Goal → Reproduce the top of the data verbatim, through and including the line that contains "piece = soften(piece, sizes().edge_wear".

════════

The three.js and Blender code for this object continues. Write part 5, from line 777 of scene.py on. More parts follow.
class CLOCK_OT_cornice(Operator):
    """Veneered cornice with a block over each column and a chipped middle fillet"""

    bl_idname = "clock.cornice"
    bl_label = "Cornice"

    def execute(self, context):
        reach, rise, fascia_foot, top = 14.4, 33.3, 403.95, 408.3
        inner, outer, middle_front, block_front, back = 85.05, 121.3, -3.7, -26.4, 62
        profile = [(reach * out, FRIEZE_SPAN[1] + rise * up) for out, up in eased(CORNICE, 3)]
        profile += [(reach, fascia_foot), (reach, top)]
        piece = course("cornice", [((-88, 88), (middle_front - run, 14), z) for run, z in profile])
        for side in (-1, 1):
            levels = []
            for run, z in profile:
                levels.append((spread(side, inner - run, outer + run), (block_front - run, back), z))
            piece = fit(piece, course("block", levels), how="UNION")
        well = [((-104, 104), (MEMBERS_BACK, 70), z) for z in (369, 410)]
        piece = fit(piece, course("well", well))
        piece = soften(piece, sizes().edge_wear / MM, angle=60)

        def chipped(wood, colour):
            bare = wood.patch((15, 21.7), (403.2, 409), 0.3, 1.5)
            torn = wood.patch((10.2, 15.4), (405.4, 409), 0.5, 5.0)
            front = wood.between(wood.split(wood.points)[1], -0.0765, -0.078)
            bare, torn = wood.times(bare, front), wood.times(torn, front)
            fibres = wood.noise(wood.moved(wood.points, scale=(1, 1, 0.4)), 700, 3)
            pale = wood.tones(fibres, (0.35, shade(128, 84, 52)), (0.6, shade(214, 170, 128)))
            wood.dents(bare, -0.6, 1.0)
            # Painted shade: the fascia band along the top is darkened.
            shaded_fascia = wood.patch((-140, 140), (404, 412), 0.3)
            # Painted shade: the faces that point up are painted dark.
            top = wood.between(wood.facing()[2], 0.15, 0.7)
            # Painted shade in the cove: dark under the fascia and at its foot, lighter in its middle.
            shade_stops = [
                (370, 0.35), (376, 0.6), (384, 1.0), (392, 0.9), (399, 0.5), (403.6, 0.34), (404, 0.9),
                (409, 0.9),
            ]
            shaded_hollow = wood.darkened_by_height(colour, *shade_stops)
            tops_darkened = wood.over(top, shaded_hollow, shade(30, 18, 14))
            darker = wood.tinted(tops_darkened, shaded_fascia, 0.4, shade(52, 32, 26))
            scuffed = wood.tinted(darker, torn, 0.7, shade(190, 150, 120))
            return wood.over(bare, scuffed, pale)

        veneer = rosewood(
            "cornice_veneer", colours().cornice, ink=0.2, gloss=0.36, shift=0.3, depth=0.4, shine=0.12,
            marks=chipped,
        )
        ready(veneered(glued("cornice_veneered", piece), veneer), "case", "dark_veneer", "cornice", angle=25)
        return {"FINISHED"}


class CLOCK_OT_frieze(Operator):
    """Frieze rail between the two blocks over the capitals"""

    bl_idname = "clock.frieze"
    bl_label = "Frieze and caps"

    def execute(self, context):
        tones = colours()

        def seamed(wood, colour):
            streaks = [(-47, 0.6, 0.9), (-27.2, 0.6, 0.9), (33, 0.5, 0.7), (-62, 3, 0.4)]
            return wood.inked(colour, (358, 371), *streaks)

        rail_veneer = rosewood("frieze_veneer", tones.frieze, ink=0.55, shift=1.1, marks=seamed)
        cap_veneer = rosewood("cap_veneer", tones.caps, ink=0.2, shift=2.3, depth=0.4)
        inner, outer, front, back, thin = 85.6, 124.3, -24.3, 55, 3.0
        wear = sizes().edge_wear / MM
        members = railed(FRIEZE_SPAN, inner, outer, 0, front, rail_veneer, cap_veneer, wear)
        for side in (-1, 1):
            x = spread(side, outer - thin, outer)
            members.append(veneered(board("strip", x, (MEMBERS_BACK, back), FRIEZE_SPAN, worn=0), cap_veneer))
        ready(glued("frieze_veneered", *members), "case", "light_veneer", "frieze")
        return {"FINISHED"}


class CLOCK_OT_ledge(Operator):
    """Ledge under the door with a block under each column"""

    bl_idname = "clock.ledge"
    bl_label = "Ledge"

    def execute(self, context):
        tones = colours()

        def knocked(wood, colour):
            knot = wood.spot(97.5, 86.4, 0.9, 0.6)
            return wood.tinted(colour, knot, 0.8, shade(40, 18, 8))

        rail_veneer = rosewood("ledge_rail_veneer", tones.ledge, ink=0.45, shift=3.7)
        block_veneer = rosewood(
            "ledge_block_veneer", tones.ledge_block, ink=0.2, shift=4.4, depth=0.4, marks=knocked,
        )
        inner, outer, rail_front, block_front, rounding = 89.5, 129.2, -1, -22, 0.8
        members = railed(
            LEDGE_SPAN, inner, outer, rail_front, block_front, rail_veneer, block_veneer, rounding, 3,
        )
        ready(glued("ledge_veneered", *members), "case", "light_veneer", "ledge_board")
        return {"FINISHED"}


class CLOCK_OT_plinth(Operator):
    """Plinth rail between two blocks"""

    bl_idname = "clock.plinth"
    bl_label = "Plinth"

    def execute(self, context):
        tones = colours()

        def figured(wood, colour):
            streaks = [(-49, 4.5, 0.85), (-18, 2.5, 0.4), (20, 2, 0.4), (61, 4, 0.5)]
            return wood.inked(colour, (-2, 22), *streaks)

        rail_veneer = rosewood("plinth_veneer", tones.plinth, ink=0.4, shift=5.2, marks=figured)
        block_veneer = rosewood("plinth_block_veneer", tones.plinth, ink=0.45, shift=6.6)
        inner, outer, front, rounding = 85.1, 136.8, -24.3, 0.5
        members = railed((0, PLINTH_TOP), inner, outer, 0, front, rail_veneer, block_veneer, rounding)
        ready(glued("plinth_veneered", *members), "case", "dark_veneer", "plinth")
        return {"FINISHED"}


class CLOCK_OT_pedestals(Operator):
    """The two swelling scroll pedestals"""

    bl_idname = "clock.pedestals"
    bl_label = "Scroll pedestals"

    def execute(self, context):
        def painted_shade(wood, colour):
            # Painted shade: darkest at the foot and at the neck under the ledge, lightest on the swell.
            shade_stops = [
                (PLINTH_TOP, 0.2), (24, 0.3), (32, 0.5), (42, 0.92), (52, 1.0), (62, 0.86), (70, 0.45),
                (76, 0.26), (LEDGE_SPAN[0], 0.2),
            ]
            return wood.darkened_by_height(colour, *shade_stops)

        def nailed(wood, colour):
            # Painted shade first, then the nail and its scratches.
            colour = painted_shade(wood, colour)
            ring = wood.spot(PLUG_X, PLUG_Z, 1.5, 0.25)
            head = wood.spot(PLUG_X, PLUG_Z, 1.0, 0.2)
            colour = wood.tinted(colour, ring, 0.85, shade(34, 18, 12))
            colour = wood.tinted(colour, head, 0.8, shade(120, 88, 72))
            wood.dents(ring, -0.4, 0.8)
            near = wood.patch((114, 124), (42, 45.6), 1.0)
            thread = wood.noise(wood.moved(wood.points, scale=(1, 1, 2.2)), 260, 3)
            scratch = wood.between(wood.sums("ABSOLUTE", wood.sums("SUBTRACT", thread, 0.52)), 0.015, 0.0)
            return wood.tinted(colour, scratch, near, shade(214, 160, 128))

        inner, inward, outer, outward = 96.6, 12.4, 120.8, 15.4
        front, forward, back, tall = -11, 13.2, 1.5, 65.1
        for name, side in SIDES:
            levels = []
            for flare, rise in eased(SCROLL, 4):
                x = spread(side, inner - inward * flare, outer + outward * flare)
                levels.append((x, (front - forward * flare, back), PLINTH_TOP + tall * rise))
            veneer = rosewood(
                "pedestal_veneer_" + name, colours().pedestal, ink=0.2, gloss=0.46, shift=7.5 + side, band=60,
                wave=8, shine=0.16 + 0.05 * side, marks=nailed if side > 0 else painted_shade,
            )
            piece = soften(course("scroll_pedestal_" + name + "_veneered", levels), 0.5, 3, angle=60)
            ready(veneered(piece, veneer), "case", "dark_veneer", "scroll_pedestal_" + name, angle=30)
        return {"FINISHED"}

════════

Correct response →
The three.js and Blender code for this object continues. Write part 5, from line 777 of scene.py on. More parts follow.
class CLOCK_OT_cornice(Operator):
    """Veneered cornice with a block over each column and a chipped middle fillet"""

    bl_idname = "clock.cornice"
    bl_label = "Cornice"

    def execute(self, context):
        reach, rise, fascia_foot, top = 14.4, 33.3, 403.95, 408.3
        inner, outer, middle_front, block_front, back = 85.05, 121.3, -3.7, -26.4, 62
        profile = [(reach * out, FRIEZE_SPAN[1] + rise * up) for out, up in eased(CORNICE, 3)]
        profile += [(reach, fascia_foot), (reach, top)]
        piece = course("cornice", [((-88, 88), (middle_front - run, 14), z) for run, z in profile])
        for side in (-1, 1):
            levels = []
            for run, z in profile:
                levels.append((spread(side, inner - run, outer + run), (block_front - run, back), z))
            piece = fit(piece, course("block", levels), how="UNION")
        well = [((-104, 104), (MEMBERS_BACK, 70), z) for z in (369, 410)]
        piece = fit(piece, course("well", well))
        piece = soften(piece, sizes().edge_wear / MM, angle=60)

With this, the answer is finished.